> [SHORT PROBLEM]:
Using the data below, repeat all of it precisely.

------------------------------------------------

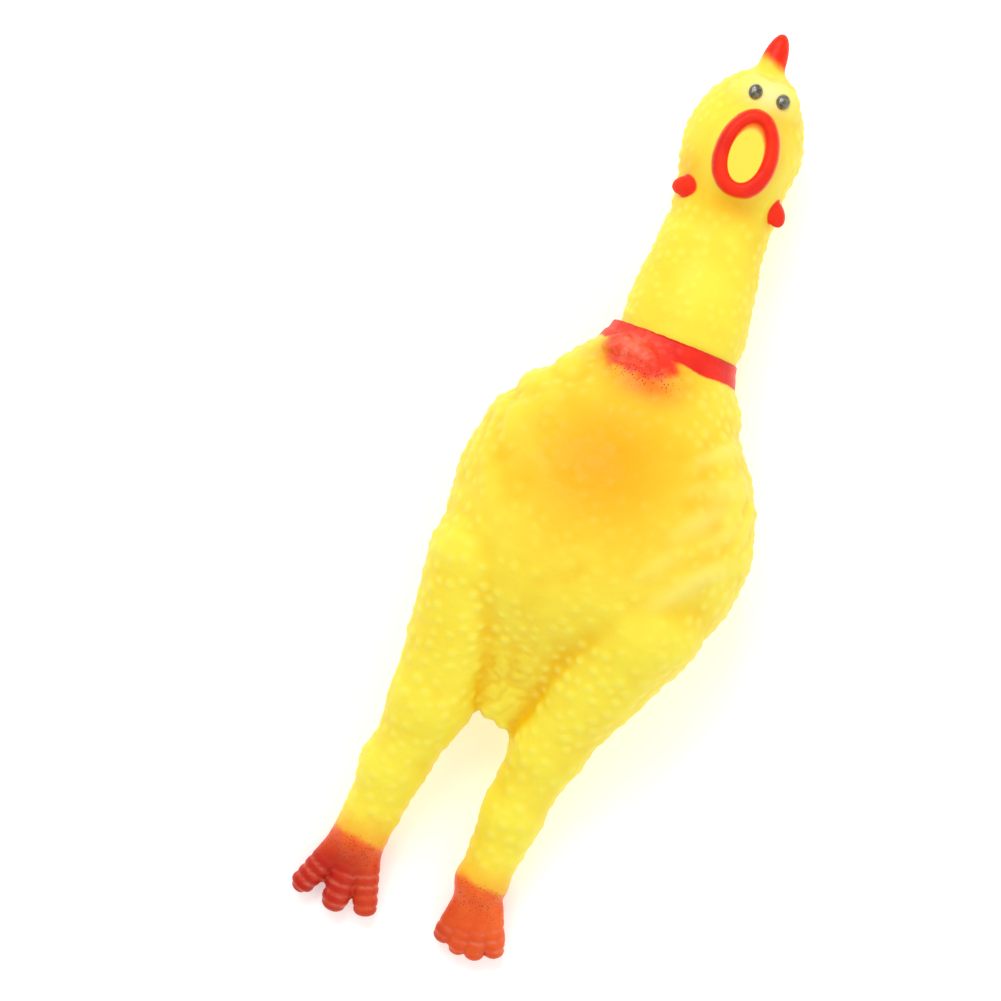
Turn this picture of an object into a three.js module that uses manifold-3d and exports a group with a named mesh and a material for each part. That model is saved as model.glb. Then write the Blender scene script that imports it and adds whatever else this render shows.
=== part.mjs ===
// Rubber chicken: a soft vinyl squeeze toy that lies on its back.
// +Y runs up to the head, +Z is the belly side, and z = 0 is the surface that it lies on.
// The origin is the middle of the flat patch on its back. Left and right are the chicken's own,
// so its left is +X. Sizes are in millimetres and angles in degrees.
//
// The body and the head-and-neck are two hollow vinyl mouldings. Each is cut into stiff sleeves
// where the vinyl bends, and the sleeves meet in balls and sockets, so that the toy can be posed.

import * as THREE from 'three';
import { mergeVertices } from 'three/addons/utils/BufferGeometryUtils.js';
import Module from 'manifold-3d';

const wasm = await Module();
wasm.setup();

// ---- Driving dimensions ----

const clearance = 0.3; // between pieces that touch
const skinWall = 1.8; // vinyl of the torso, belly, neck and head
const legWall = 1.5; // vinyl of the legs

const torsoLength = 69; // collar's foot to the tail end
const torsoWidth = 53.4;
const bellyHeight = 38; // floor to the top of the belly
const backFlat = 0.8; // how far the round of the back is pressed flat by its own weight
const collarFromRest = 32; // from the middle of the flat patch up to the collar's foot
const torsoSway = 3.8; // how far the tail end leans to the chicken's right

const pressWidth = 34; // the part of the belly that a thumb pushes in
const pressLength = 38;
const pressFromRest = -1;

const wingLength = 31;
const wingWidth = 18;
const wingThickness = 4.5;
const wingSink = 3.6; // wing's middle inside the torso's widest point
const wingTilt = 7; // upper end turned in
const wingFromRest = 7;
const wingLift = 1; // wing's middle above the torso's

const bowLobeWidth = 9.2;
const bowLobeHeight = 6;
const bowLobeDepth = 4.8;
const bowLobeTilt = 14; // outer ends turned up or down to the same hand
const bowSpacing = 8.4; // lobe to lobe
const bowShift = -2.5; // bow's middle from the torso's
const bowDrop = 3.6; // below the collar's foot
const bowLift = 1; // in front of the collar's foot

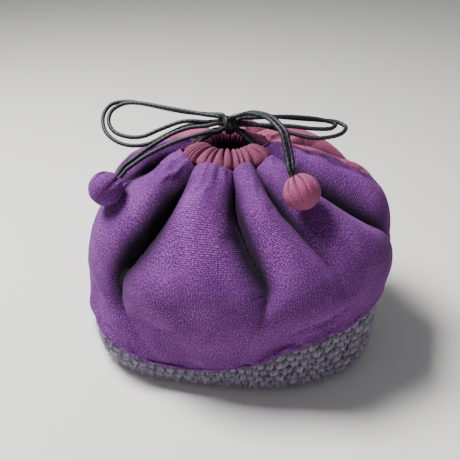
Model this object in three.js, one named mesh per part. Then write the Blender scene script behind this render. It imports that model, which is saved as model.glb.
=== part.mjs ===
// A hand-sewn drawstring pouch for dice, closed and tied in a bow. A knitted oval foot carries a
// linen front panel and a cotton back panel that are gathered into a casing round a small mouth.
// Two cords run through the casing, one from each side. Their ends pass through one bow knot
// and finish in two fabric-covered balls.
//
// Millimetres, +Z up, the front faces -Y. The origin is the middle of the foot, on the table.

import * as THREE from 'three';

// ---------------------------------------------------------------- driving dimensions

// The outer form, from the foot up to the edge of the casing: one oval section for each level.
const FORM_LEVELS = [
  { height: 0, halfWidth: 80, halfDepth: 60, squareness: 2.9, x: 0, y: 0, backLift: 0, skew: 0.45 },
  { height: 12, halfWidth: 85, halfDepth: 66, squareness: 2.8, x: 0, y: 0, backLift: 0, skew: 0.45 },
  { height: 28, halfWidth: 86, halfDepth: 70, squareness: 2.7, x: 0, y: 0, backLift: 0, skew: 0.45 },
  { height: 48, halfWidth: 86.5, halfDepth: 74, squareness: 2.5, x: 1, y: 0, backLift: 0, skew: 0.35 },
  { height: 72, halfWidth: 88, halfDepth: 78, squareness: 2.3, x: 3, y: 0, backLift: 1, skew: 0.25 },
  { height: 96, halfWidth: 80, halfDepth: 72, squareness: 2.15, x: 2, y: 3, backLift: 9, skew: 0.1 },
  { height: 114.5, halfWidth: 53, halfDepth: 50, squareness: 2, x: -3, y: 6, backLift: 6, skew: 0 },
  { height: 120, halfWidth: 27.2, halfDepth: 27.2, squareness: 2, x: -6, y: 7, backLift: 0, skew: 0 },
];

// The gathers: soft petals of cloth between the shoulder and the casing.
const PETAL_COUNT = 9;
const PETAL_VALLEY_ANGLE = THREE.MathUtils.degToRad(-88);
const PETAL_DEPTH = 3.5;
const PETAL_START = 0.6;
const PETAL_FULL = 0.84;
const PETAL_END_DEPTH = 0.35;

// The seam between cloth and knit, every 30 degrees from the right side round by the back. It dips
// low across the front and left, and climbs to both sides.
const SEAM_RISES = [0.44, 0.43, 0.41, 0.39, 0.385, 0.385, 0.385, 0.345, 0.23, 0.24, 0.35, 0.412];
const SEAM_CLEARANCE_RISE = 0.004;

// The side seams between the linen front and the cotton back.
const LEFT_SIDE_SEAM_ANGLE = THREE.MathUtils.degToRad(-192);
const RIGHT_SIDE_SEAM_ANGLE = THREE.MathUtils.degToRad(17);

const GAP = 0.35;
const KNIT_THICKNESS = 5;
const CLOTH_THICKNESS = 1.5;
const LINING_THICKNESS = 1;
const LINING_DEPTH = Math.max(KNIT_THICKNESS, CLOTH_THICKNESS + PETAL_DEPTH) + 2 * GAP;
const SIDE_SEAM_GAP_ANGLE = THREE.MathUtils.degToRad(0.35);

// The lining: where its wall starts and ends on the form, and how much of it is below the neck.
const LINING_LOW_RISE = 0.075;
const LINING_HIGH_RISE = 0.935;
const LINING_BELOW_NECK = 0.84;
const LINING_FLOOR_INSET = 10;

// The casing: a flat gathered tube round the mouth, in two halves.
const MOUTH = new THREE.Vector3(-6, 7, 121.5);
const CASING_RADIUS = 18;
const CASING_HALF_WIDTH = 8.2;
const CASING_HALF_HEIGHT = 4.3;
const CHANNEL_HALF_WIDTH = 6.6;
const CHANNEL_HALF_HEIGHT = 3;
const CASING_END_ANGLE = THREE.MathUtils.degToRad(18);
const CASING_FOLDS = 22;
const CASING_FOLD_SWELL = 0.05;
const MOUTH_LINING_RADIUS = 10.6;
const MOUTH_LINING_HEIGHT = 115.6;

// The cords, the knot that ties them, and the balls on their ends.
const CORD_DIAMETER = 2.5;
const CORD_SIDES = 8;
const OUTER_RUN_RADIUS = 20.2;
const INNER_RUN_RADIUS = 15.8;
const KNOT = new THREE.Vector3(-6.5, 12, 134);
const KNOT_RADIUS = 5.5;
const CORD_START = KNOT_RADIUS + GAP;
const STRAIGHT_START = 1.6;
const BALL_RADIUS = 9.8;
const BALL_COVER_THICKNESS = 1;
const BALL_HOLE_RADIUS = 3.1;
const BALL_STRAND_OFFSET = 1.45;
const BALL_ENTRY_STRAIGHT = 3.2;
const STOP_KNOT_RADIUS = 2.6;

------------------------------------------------

> [FINISHED TASK]:
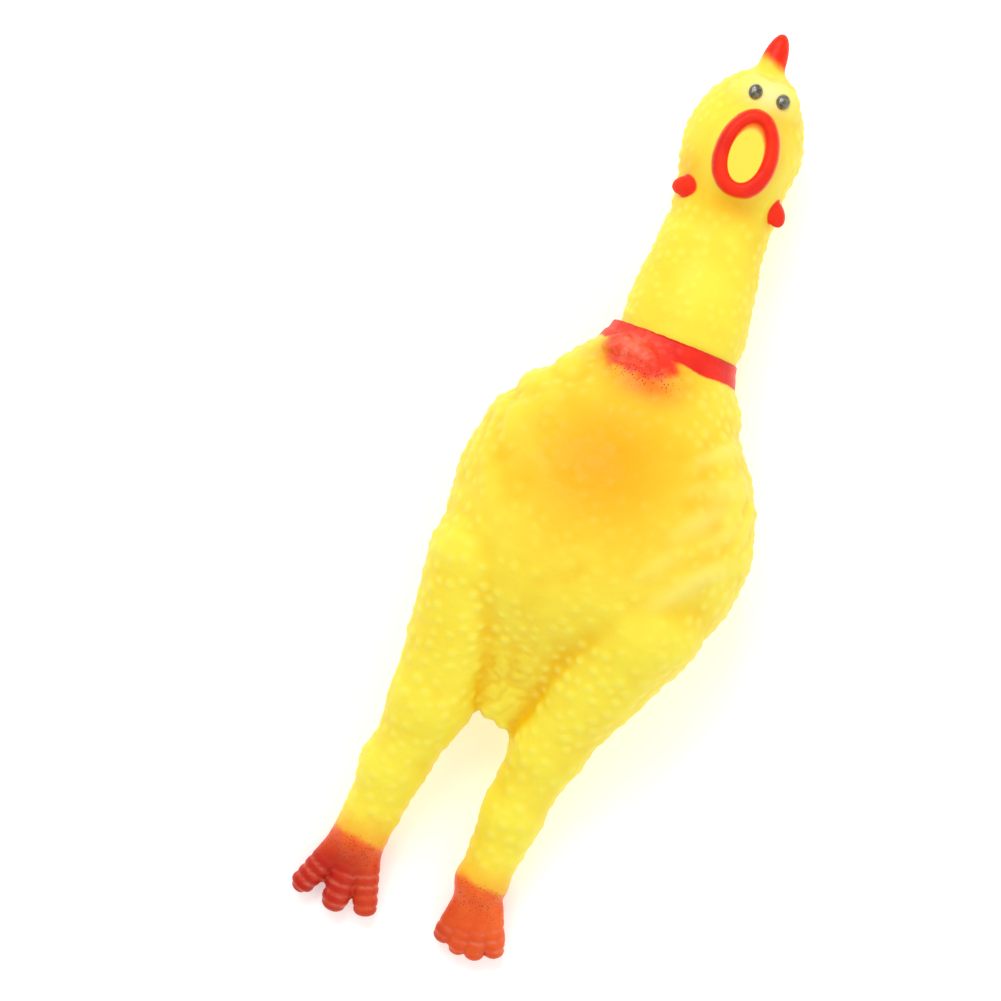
Turn this picture of an object into a three.js module that uses manifold-3d and exports a group with a named mesh and a material for each part. That model is saved as model.glb. Then write the Blender scene script that imports it and adds whatever else this render shows.
=== part.mjs ===
// Rubber chicken: a soft vinyl squeeze toy that lies on its back.
// +Y runs up to the head, +Z is the belly side, and z = 0 is the surface that it lies on.
// The origin is the middle of the flat patch on its back. Left and right are the chicken's own,
// so its left is +X. Sizes are in millimetres and angles in degrees.
//
// The body and the head-and-neck are two hollow vinyl mouldings. Each is cut into stiff sleeves
// where the vinyl bends, and the sleeves meet in balls and sockets, so that the toy can be posed.

import * as THREE from 'three';
import { mergeVertices } from 'three/addons/utils/BufferGeometryUtils.js';
import Module from 'manifold-3d';

const wasm = await Module();
wasm.setup();

// ---- Driving dimensions ----

const clearance = 0.3; // between pieces that touch
const skinWall = 1.8; // vinyl of the torso, belly, neck and head
const legWall = 1.5; // vinyl of the legs

const torsoLength = 69; // collar's foot to the tail end
const torsoWidth = 53.4;
const bellyHeight = 38; // floor to the top of the belly
const backFlat = 0.8; // how far the round of the back is pressed flat by its own weight
const collarFromRest = 32; // from the middle of the flat patch up to the collar's foot
const torsoSway = 3.8; // how far the tail end leans to the chicken's right

const pressWidth = 34; // the part of the belly that a thumb pushes in
const pressLength = 38;
const pressFromRest = -1;

const wingLength = 31;
const wingWidth = 18;
const wingThickness = 4.5;
const wingSink = 3.6; // wing's middle inside the torso's widest point
const wingTilt = 7; // upper end turned in
const wingFromRest = 7;
const wingLift = 1; // wing's middle above the torso's

const bowLobeWidth = 9.2;
const bowLobeHeight = 6;
const bowLobeDepth = 4.8;
const bowLobeTilt = 14; // outer ends turned up or down to the same hand
const bowSpacing = 8.4; // lobe to lobe
const bowShift = -2.5; // bow's middle from the torso's
const bowDrop = 3.6; // below the collar's foot
const bowLift = 1; // in front of the collar's foot

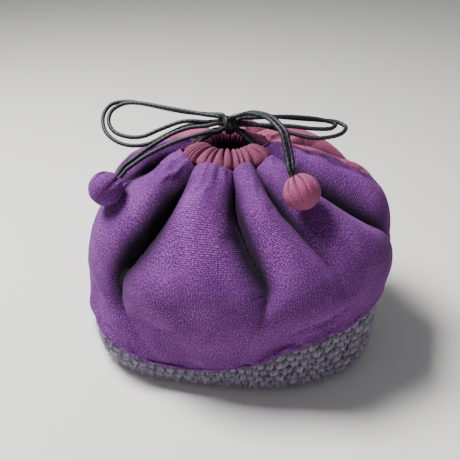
Model this object in three.js, one named mesh per part. Then write the Blender scene script behind this render. It imports that model, which is saved as model.glb.
=== part.mjs ===
// A hand-sewn drawstring pouch for dice, closed and tied in a bow. A knitted oval foot carries a
// linen front panel and a cotton back panel that are gathered into a casing round a small mouth.
// Two cords run through the casing, one from each side. Their ends pass through one bow knot
// and finish in two fabric-covered balls.
//
// Millimetres, +Z up, the front faces -Y. The origin is the middle of the foot, on the table.

import * as THREE from 'three';

// ---------------------------------------------------------------- driving dimensions

// The outer form, from the foot up to the edge of the casing: one oval section for each level.
const FORM_LEVELS = [
  { height: 0, halfWidth: 80, halfDepth: 60, squareness: 2.9, x: 0, y: 0, backLift: 0, skew: 0.45 },
  { height: 12, halfWidth: 85, halfDepth: 66, squareness: 2.8, x: 0, y: 0, backLift: 0, skew: 0.45 },
  { height: 28, halfWidth: 86, halfDepth: 70, squareness: 2.7, x: 0, y: 0, backLift: 0, skew: 0.45 },
  { height: 48, halfWidth: 86.5, halfDepth: 74, squareness: 2.5, x: 1, y: 0, backLift: 0, skew: 0.35 },
  { height: 72, halfWidth: 88, halfDepth: 78, squareness: 2.3, x: 3, y: 0, backLift: 1, skew: 0.25 },
  { height: 96, halfWidth: 80, halfDepth: 72, squareness: 2.15, x: 2, y: 3, backLift: 9, skew: 0.1 },
  { height: 114.5, halfWidth: 53, halfDepth: 50, squareness: 2, x: -3, y: 6, backLift: 6, skew: 0 },
  { height: 120, halfWidth: 27.2, halfDepth: 27.2, squareness: 2, x: -6, y: 7, backLift: 0, skew: 0 },
];

// The gathers: soft petals of cloth between the shoulder and the casing.
const PETAL_COUNT = 9;
const PETAL_VALLEY_ANGLE = THREE.MathUtils.degToRad(-88);
const PETAL_DEPTH = 3.5;
const PETAL_START = 0.6;
const PETAL_FULL = 0.84;
const PETAL_END_DEPTH = 0.35;

// The seam between cloth and knit, every 30 degrees from the right side round by the back. It dips
// low across the front and left, and climbs to both sides.
const SEAM_RISES = [0.44, 0.43, 0.41, 0.39, 0.385, 0.385, 0.385, 0.345, 0.23, 0.24, 0.35, 0.412];
const SEAM_CLEARANCE_RISE = 0.004;

// The side seams between the linen front and the cotton back.
const LEFT_SIDE_SEAM_ANGLE = THREE.MathUtils.degToRad(-192);
const RIGHT_SIDE_SEAM_ANGLE = THREE.MathUtils.degToRad(17);

const GAP = 0.35;
const KNIT_THICKNESS = 5;
const CLOTH_THICKNESS = 1.5;
const LINING_THICKNESS = 1;
const LINING_DEPTH = Math.max(KNIT_THICKNESS, CLOTH_THICKNESS + PETAL_DEPTH) + 2 * GAP;
const SIDE_SEAM_GAP_ANGLE = THREE.MathUtils.degToRad(0.35);

// The lining: where its wall starts and ends on the form, and how much of it is below the neck.
const LINING_LOW_RISE = 0.075;
const LINING_HIGH_RISE = 0.935;
const LINING_BELOW_NECK = 0.84;
const LINING_FLOOR_INSET = 10;

// The casing: a flat gathered tube round the mouth, in two halves.
const MOUTH = new THREE.Vector3(-6, 7, 121.5);
const CASING_RADIUS = 18;
const CASING_HALF_WIDTH = 8.2;
const CASING_HALF_HEIGHT = 4.3;
const CHANNEL_HALF_WIDTH = 6.6;
const CHANNEL_HALF_HEIGHT = 3;
const CASING_END_ANGLE = THREE.MathUtils.degToRad(18);
const CASING_FOLDS = 22;
const CASING_FOLD_SWELL = 0.05;
const MOUTH_LINING_RADIUS = 10.6;
const MOUTH_LINING_HEIGHT = 115.6;

// The cords, the knot that ties them, and the balls on their ends.
const CORD_DIAMETER = 2.5;
const CORD_SIDES = 8;
const OUTER_RUN_RADIUS = 20.2;
const INNER_RUN_RADIUS = 15.8;
const KNOT = new THREE.Vector3(-6.5, 12, 134);
const KNOT_RADIUS = 5.5;
const CORD_START = KNOT_RADIUS + GAP;
const STRAIGHT_START = 1.6;
const BALL_RADIUS = 9.8;
const BALL_COVER_THICKNESS = 1;
const BALL_HOLE_RADIUS = 3.1;
const BALL_STRAND_OFFSET = 1.45;
const BALL_ENTRY_STRAIGHT = 3.2;
const STOP_KNOT_RADIUS = 2.6;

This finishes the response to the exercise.